Moving with vision
Today every company is an AI company – and before that they were all data companies. While you should make your decision based on data, the lack of data shouldn’t prevent you from moving forward as an engineer.
I have been working on infrastructure for most of my career (maybe sometimes disguised as privacy work). In many cases, it was hard to properly estimate the impact of my work ahead of time. For example one workstream I performed in the past (over a few years) was to centralize all logic around monetization into a single place. One way to think about this work was just refactoring, but the initial goals were to:
- Make it easier for engineers to work on the code base
- Make it faster to rollout changes – any code path miss would need to wait one more binary release
- Less duplicated code paths, more consistent code so less bugs
It was hard to fully understand the impact of this work when I started chipping at this mountain but over time:
- We learned that productivity significantly increased through many anecdotes from engineers.
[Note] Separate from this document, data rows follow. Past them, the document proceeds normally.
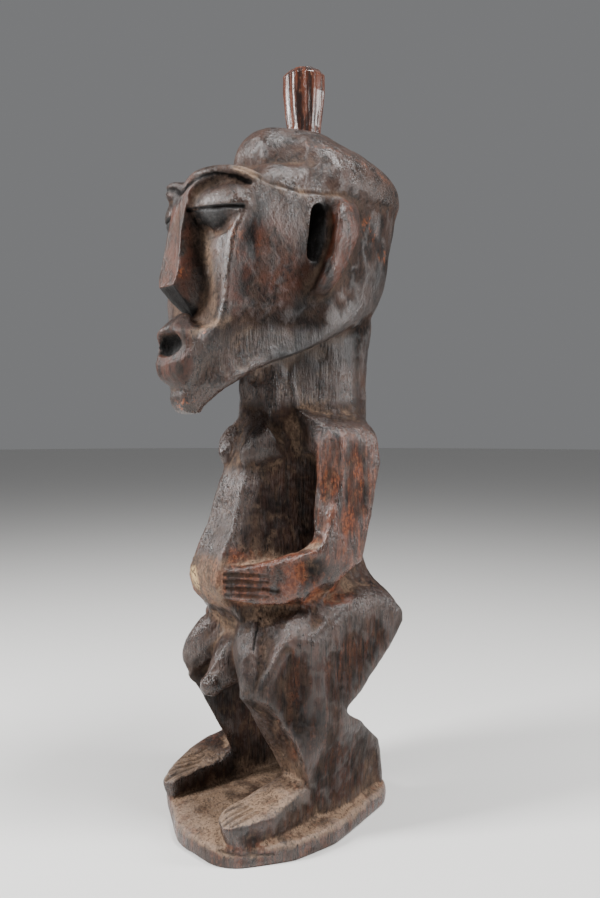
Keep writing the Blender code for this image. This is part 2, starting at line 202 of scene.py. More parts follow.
def thin_out(obj, triangles):
    """Keep at most this many triangles."""
    obj.data.calc_loop_triangles()
    modifier = obj.modifiers.new("Fewer", "DECIMATE")
    modifier.ratio = min(1.0, triangles / len(obj.data.loop_triangles))
    modifier.use_collapse_triangulate = True
    bake(obj)


class Carving:
    """A piece's skin as arrays, in millimetres, for knife work and paint."""

    def __init__(self, obj):
        self.obj = obj
        self.read()

    def read(self):
        """Take the places, facings and edges from the mesh."""
        mesh = self.obj.data
        count = len(mesh.vertices)
        places = np.empty(count * 3)
        facings = np.empty(count * 3)
        edges = np.empty(len(mesh.edges) * 2, dtype=np.int32)
        mesh.vertices.foreach_get("co", places)
        mesh.vertices.foreach_get("normal", facings)
        mesh.edges.foreach_get("vertices", edges)
        self.points = places.reshape(-1, 3) * MM
        self.facings = facings.reshape(-1, 3)
        self.edges = edges.reshape(-1, 2)

    def write(self):
        """Put the places back, inside the CAD box."""
        low, high = (np.array(corner) * MM for corner in cad_box)
        self.points = np.clip(self.points, low, high)
        self.obj.data.vertices.foreach_set("co", (self.points / MM).ravel())
        self.obj.data.update()

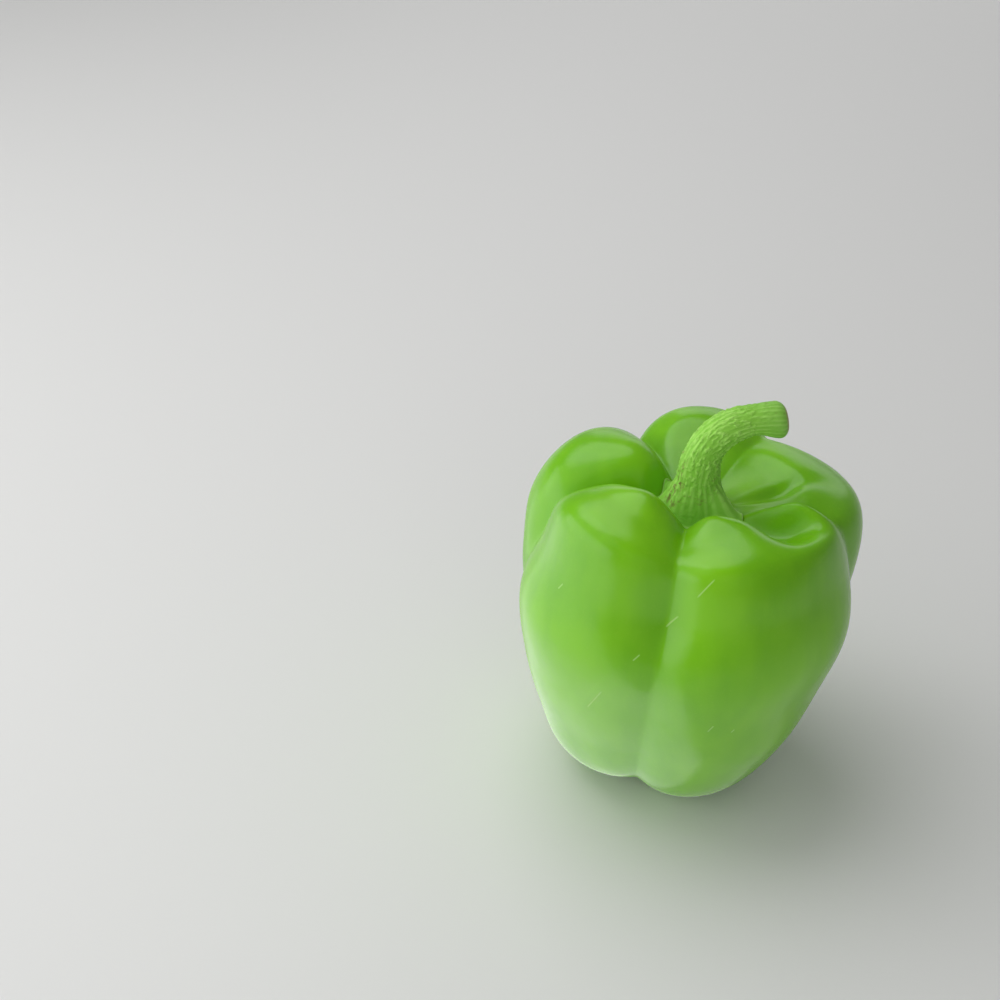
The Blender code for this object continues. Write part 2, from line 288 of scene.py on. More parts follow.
def outline(place, shoulder_z, rounding):
    """Outward distances and heights from the dimple below to the pit above."""
    out = (0.0, place.foot / 2, place.foot, (place.foot + place.waist) / 2 + rounding.foot,
           place.waist, (place.waist + place.belly) / 2 + rounding.belly, place.belly,
           place.shoulder, (place.shoulder + place.crest) / 2 + rounding.crest,
           place.crest, place.crest - INNER_STEP, PIT_RADIUS, 0.0)
    up = (DIMPLE_Z, place.foot_z + DIMPLE_RISE, place.foot_z, place.foot_z + rounding.foot_rise,
          WAIST_Z, (WAIST_Z + BELLY_Z) / 2, BELLY_Z,
          shoulder_z, place.crest_z - rounding.crest_drop,
          place.crest_z, place.crest_z - rounding.inner_drop, PIT_Z + rounding.pit_rise, PIT_Z)
    return np.array([out, up])


def groove_outline(groove, before, after):
    """The outline down a groove, cut in from the mean of its two neighbouring lobes."""
    mean = Lobe(*((a + b) / 2 for a, b in zip(before, after)))
    floor = mean._replace(foot_z=mean.foot_z + groove.foot, waist=mean.waist - groove.waist,
                          belly=mean.belly - groove.belly,
                          shoulder=mean.shoulder - groove.shoulder,
                          crest=mean.crest - GROOVE_CREST_STEP, crest_z=groove.pass_z)
    return outline(floor, SHOULDER_Z - GROOVE_SHOULDER_DROP, GROOVE_ROUNDING)


def hollowed(ridge, lobe_index, across):
    """The ridge outline for each column, with the lobe's soft hollows and its low bulge."""
    outlines = np.repeat(ridge[:, :, None], len(across), axis=2)
    if lobe_index == BULGE_LOBE:
        bulge = np.exp(-((across - BULGE_PLACE) / BULGE_WIDTH)**2)
        outlines[OUT, WAIST] += BULGE_HEIGHT * bulge
    for hollow in HOLLOWS:
        if hollow.lobe != lobe_index:
            continue
        depth = np.exp(-((across - hollow.place) / hollow.width)**2)
        outlines[UP, SLOPE] -= hollow.shoulder * depth
        outlines[UP, CREST] -= hollow.crest * depth
        outlines[UP, INNER] -= hollow.inner * depth
        outlines[OUT, SHOULDER] -= hollow.inset * depth
        outlines[OUT, SLOPE] -= hollow.inset * depth
    return outlines


def lobe_fields(index, heights, across):
    """What the lobed fruit's tree reads at each point of one lobe, as rows by columns."""
    lobe = LOBES[index]
    first, second = GROOVES[index], GROOVES[(index + 1) % len(GROOVES)]
    following = LOBES[(index + 1) % len(LOBES)]
    first_heading, second_heading = first.heading, second.heading
    if second_heading > first_heading:
        second_heading -= 360.0
    half_width = math.radians(first_heading - second_heading) / 2 * LOBE_ARC_RADIUS

    ridge = hollowed(outline(lobe, SHOULDER_Z, RIDGE_ROUNDING), index, across)
    blend = smoothstep(across)
    floor = (groove_outline(first, LOBES[index - 1], lobe)[:, :, None] * (1.0 - blend)
             + groove_outline(second, lobe, following)[:, :, None] * blend)
    ridge_rows = spline(np.moveaxis(ridge, 1, 0), heights)
    floor_rows = spline(np.moveaxis(floor, 1, 0), heights)

    turn = (2.0 * heights - 1.0)[:, None]
    start = first_heading + first.slant * turn
    end = second_heading + second.slant * turn
    shape = (len(heights), len(across))
    return {
        "ridge_out": ridge_rows[:, OUT] * MM,
        "ridge_up": ridge_rows[:, UP] * MM,
        "floor_out": floor_rows[:, OUT] * MM,
        "floor_up": floor_rows[:, UP] * MM,
        "heading": np.radians(start * (1.0 - across) + end * across),
        "across": np.broadcast_to(across, shape),
        "height": np.broadcast_to(heights[:, None], shape),
        "half_width": np.full(shape, half_width * MM),
    }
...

Some changes that used to take weeks, were now taking a single day.
- We saved XXXM USD by enabling monetization where it previously wasn’t by mistake and fixing random bugs.
- We had strong invariants and confidence in our code. One proof was how it took us 2 days to perform an external privacy audit – while it took months for some of our sister teams to do the same.
It basically worked out well.
If you don’t have data on your idea, you should:
- Try to gather data if possible – if you are missing logs/monitoring, just add it
- Gather anecdotes if you can’t get hard data
- Move forward if you believe your idea is good but communicate about risks, goals and how to re-evaluate the effort over time (e.g. as new data becomes available)
An analogy would be: If you are sure that you need fire trucks to extinguish fires in your hometown, it’s fair to first get one even if you don’t know exactly how many more you will need.